C'est le fils le plus jeune qui raconte l'histoire. Cette histoire est la sienne, sa relation avec son père, son frère et l'autre, un aide de camp bizarre. Au fil du temps, on découvrira combien cette réclusion pèse à l'ainé, qui parlera à de leur mère à son petit frère. Et il y a les autres, l'aide de camp, le ravitailleur... qui sont-ils vraiment?

Le petit narrateur a connu peu de choses de leur vie d'avant, aussi le suit-on, au début, dans sa découverte naïve du monde. Puis, l'influence de son frère et la tyrannie grandissante de son père le fera rêver d'un autre monde. Et arrivera ce qui devait arriver: quelqu'un de nouveau. Et ce quelqu'un est une femme...

D'une grande intelligence, cette histoire fait autant sourire qu'elle choque. Il y a quelque chose d'un conteur, chez cet auteur, qui nous tient captif. Il y a aussi beaucoup de poésie, la relation avec la terre et tout ce qui entoure les personnages est vraiment belle. Puis, lorsqu'on comprend le passé qui les a mené là, on assiste à une scène d'une violence qu'on n'avait pas vue venir. Entre tout ça, on retrouve certains chapitres écrits sous la forme de lettres qu'un des personnages adressera à un autre personnage qui lui est cher. On ira alors, avec ces lettres, vivre des émotions diverses écrites dans des mots super bien choisis.

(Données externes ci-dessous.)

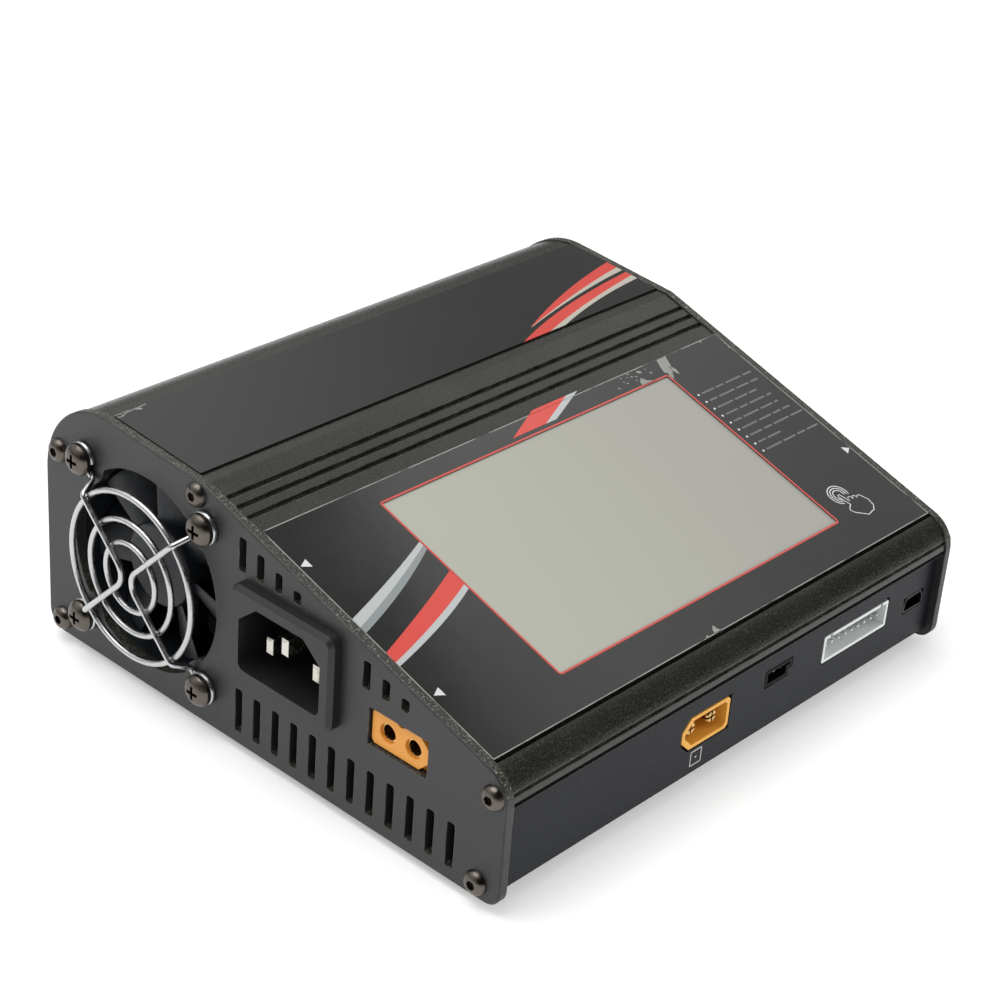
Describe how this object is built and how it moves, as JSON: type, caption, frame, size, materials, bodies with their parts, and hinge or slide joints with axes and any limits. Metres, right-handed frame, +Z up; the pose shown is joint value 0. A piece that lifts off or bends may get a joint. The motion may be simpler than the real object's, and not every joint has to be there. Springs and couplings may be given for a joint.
{
  "type": "balance battery charger",
  "caption": "Low wedge-shaped battery charger with a sloping touch screen, a guarded fan, mains and DC inputs on one end and battery, balance and sensor sockets along the front.",
  "frame": {"origin": "middle of the whole footprint, screw heads and fan guard included, on the surface that the rubber feet stand on", "axes": "+X along the extruded case from the fan end to the USB end, -Y towards the battery-side sockets, +Z up"},
  "size_m": [0.1612, 0.1414, 0.0632],
  "materials": {
    "cap_metal": "smooth satin grey anodised sheet, worn bright along its edge",
    "cover_metal": "dark olive-grey, fine sand-blasted",
    "panel_metal": "satin blue-grey painted sheet",
    "base_metal": "dark matte anodised",
    "label_film": "printed film, near-black, semi-gloss",
    "touch_glass": "resistive touch panel over an unlit pale grey screen, semi-gloss",
    "display_metal": "pressed sheet frame",
    "foam": "soft closed-cell foam",
    "circuit_board": "glass-fibre board with green solder mask",
    "bright_screw": "nickel-plated steel",
    "guard_wire": "bright chromed wire",
    "fan_plastic": "dark blue-grey moulded",
    "winding_copper": "enamelled copper wire",
    "core_steel": "laminated core",
    "magnet": "bonded ferrite",
    "bearing_bronze": "sintered bronze",
    "steel": "plain steel",
    "inlet_plastic": "dark grey moulded, satin",
    "inlet_pin": "nickel-plated brass",
    "dc_plastic": "amber-yellow moulded nylon",
    "output_plastic": "amber-orange moulded nylon",
    "gilt_contact": "gold-plated",
    "white_nylon": "moulded nylon",
    "black_nylon": "moulded nylon",
    "tin_pin": "tinned",
    "port_steel": "drawn nickel-plated shell",
    "foot_rubber": "matte",
    "capacitor_sleeve": "shrunk sleeve",
    "ferrite": "matte sintered ferrite",
    "bobbin_tape": "yellow polyester tape",
    "film_capacitor": "moulded case",
    "fuse_body": "white ceramic",
    "sink_aluminium": "extruded, plain",
    "device_plastic": "moulded epoxy",
    "sheet_paper": "insulating fish paper"
  },
  "bodies": {
    "case": {"top_cover": "cover_metal", "base_plate": "base_metal", "front_panel": "panel_metal", "left_end_cap": "cap_metal", "right_end_cap": "cap_metal", "left_cap_screws": "bright_screw", "right_cap_screws": "bright_screw", "rubber_feet": "foot_rubber", "upper_label": "label_film", "lower_label": "label_film", "touch_panel": "touch_glass", "lcd_module": "display_metal", "display_foam": "foam", "display_board": "circuit_board", "fan_frame": "fan_plastic", "fan_bearing": "bearing_bronze", "fan_stator": "core_steel", "fan_windings": "winding_copper", "fan_board": "circuit_board", "fan_guard": "guard_wire", "fan_screws": "bright_screw", "ac_inlet": "inlet_plastic", "ac_pins": "inlet_pin", "dc_input": "dc_plastic", "dc_input_contacts": "gilt_contact", "dc_input_bracket": "steel", "dc_input_nuts": "bright_screw", "charge_output": "output_plastic", "charge_output_pins": "gilt_contact", "balance_socket": "white_nylon", "balance_pins": "tin_pin", "temp_socket": "black_nylon", "temp_pins": "tin_pin", "pc_port": "port_steel", "pc_port_tongue": "black_nylon", "usb_port": "port_steel", "usb_port_tongue": "black_nylon", "main_board": "circuit_board", "power_board": "circuit_board", "board_spacers": "steel", "board_screws": "steel", "insulating_sheet": "sheet_paper", "transformer_core": "ferrite", "transformer_bobbin": "bobbin_tape", "bulk_capacitors": "capacitor_sleeve", "mains_choke": "winding_copper", "x_capacitor": "film_capacitor", "mains_fuse": "fuse_body", "psu_heat_sink": "sink_aluminium", "switching_transistors": "device_plastic", "bridge_rectifier": "device_plastic", "output_capacitors": "capacitor_sleeve", "power_inductors": "ferrite", "charger_heat_sink": "sink_aluminium", "power_transistors": "device_plastic", "charger_capacitors": "capacitor_sleeve", "buzzer": "black_nylon"},
    "rotor": {"fan_rotor": "fan_plastic", "fan_magnet": "magnet", "fan_shaft": "steel"}
  },
  "joints": [
    {"name": "fan_spin", "type": "hinge", "parent": "case", "child": "rotor", "pos_m": [-0.06567, 0.03699, 0.03119], "axis": [1, 0, 0], "continuous": true}
  ]
}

Ce livre nous ramène à la place que nous occupons dans l'univers, dans le monde, dans notre monde, et sur nos rapports avec les autres. L'histoire, enlevante, emmène à ces réflexions, sans toutefois nous perdre dans des pensées trop profondes. Bref, c'est très habile.

Et il y a le décor, l'Afrique de nos jours, celle dont on n'entend pas parler, calme et parfois cruelle, comme cette histoire, qui est vite devenue une très belle découverte. Mia Couto est un écrivain très reconnu dans son pays, en Afrique et dans le monde lusophone. Il a écrit plusieurs livres qui ont été traduits dans plusieurs langues. Avec raison. C'est à découvrir, pour le dépaysement, tant dans la façon de raconter que par les décors présentés et les émotions suggérées.